In a dire assessment that will fuel fears over the growing severity of the downturn gripping the nation, Capital Economics becomes the first significant forecaster to project that the slump will lead to a full-year drop in GDP over 2009.
Its prediction that national income will decline next year by about 0.2 per cent is far bleaker than the present average City view, which still foresees meagre growth next year of about 0.9 per cent. Capital's forecast comes after updated official figures last week revealed that growth ground to a halt in the second quarter for the first time since the end of the recession in the early 1990s.
The group's grim prognosis for Britain will come as another blow to Alistair Darling and Gordon Brown as they struggle with the rapidly deteriorating economic prospects.
The Chancellor is expected to bow to the inevitable in the autumn and downgrade drastically his present forecast that the economy will grow by at least 2.25 per cent next year.

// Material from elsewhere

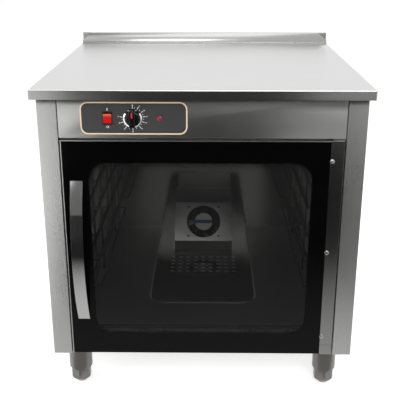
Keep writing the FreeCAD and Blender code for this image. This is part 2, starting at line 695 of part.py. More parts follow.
# --- controls --------------------------------------------------------------------
def switch_housing():
    """Rocker switch body with its bezel; a pocket takes the rocker."""
    x, z = ROCKER_X, CTRL_Z
    wide, tall = BEZEL_W / 2, BEZEL_H / 2
    front = -PLATE_T - BEZEL_T
    bezel = box(x - wide, x + wide, front, -PLATE_T, z - tall, z + tall)
    body = box(x - wide + BEZEL_LAP, x + wide - BEZEL_LAP, -PLATE_T, SWITCH_D,
               z - tall + BEZEL_LAP, z + tall - BEZEL_LAP)
    pocket_x = ROCKER_W / 2 + GAP
    pocket_z = math.hypot(ROCKER_HALF, ROCKER_FACE) + GAP
    pocket = box(x - pocket_x, x + pocket_x, front - OVER, ROCKER_Y + ROCKER_ROOM,
                 z - pocket_z, z + pocket_z)
    seat = pocket_x + ROCKER_SEAT
    pin = rod((x - seat, ROCKER_Y, z), (x + seat, ROCKER_Y, z), ROCKER_PIN_D)
    tabs = [box(tx - TAB_W / 2, tx + TAB_W / 2, SWITCH_D, SWITCH_D + TAB_L, z - TAB_T / 2, z + TAB_T / 2)
            for tx in (x - TAB_OFF, x + TAB_OFF)]
    return fuse([cut(fuse([bezel, body]), [pocket]), pin] + tabs)


def rocker():
    """Red rocker on its pin, lower half pressed in."""
    x, half = ROCKER_X, ROCKER_W / 2
    face = ROCKER_FACE
    edge = ROCKER_HALF - ROCKER_EDGE
    tail_y, tail_z = ROCKER_TAIL
    outline = [(-face, -ROCKER_HALF), (-face + ROCKER_DISH, 0), (-face, ROCKER_HALF), (ROCKER_EDGE, edge),
               (tail_y, tail_z), (tail_y, -tail_z), (ROCKER_EDGE, -edge)]
    solid = prism_x(outline, x - half, x + half)
    bore = rod((x - half - OVER, 0, 0), (x + half + OVER, 0, 0), ROCKER_PIN_D + 2 * RUN)
    solid = cut(solid, [bore])
    solid.rotate(V(0, 0, 0), V(1, 0, 0), ROCKER_TILT)
    solid.translate(V(0, ROCKER_Y, CTRL_Z))
    return solid


def thermostat_body():
    """Dial thermostat behind the fascia, held by its threaded neck."""
    half = THERMO_SIZE / 2
    case = box(KNOB_X - half, KNOB_X + half, SHEET, SHEET + THERMO_D, CTRL_Z - half, CTRL_Z + half)
    neck = rod((KNOB_X, -PLATE_T, CTRL_Z), (KNOB_X, SHEET, CTRL_Z), BUSHING_D)
    bore = rod((KNOB_X, -PLATE_T - OVER, CTRL_Z), (KNOB_X, SHAFT_IN + GAP, CTRL_Z), SHAFT_D + 2 * RUN)
    return cut(fuse([case, neck]), [bore])


def thermostat_probe():
    """Fine capillary from the thermostat to a bulb hanging below the ceiling."""
    z = CTRL_Z - THERMO_SIZE / 4
    y = SHEET + THERMO_D
    top = CH_Z1 - PROBE_DROP
    return fuse([
        rod((KNOB_X, y, z), (KNOB_X, PROBE_Y, z), CAPILLARY_D),
        Part.makeSphere(CAPILLARY_D / 2, V(KNOB_X, PROBE_Y, z)),
        rod((KNOB_X, PROBE_Y, z), (KNOB_X, PROBE_Y, top), CAPILLARY_D),
        rod((KNOB_X, PROBE_Y, top), (KNOB_X, PROBE_Y, top - PROBE_L), PROBE_D),
    ])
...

Capital says that it was forced to cut its own assessment after the news that growth stalled in the second quarter, pointing to a new recession having probably begun in the present quarter. “Britain looks likely to be the first major economy to fall into recession,” it concludes.
The consultancy is also alarmed by signs that the credit crunch is set to wreak further serious damage through a prolonged lending drought. “There is a growing danger that the downturn will be exacerbated by a contraction in bank lending to households and companies,” it finds.
It says that with banks still struggling to raise fresh capital after heavy losses from the US sub-prime crisis and housing slump, they will be forced to further constrict lending, with serious adverse effects on the economy.
At the same time, Capital sounds a warning that hopes of stronger overseas trade taking up some of the slack in the economy look set to be dashed as the eurozone, the destination for half of Britain's exports, also slides into recession.
Although a fall in GDP of about 0.2 per cent next year would mark Britain's worst annual showing since 1991, this would also spell a much milder recession than then, when national income plunged by 1.4 per cent in a year. Falls in GDP in the first half of next year would be offset by some recovery in the second half, Capital suggests, although it cautions that the outcome could be still weaker.
While Capital forecasts that the scale of the downturn will quell inflation, opening the way for steep interest rate cuts next year, hopes of any early move by the Bank of England will be dealt another blow today by figures showing a build-up of pay pressures.
Incomes Data Services, the pay adviser, reports that almost half of new wage deals in the past three months were for 4 per cent or more, while a tenth were at 5 per cent or above. The Bank has issued repeated warnings that excessive pay increases will only curtail scope for rate cuts and risk deepening the downturn.
Anxiety over the threat to jobs from Britain's economic woes is also emphasised today as a YouGov poll for the Trades Union Congress (TUC) shows that more than 3.3 million workers say they are not confident that they will still be in their jobs in a year's time.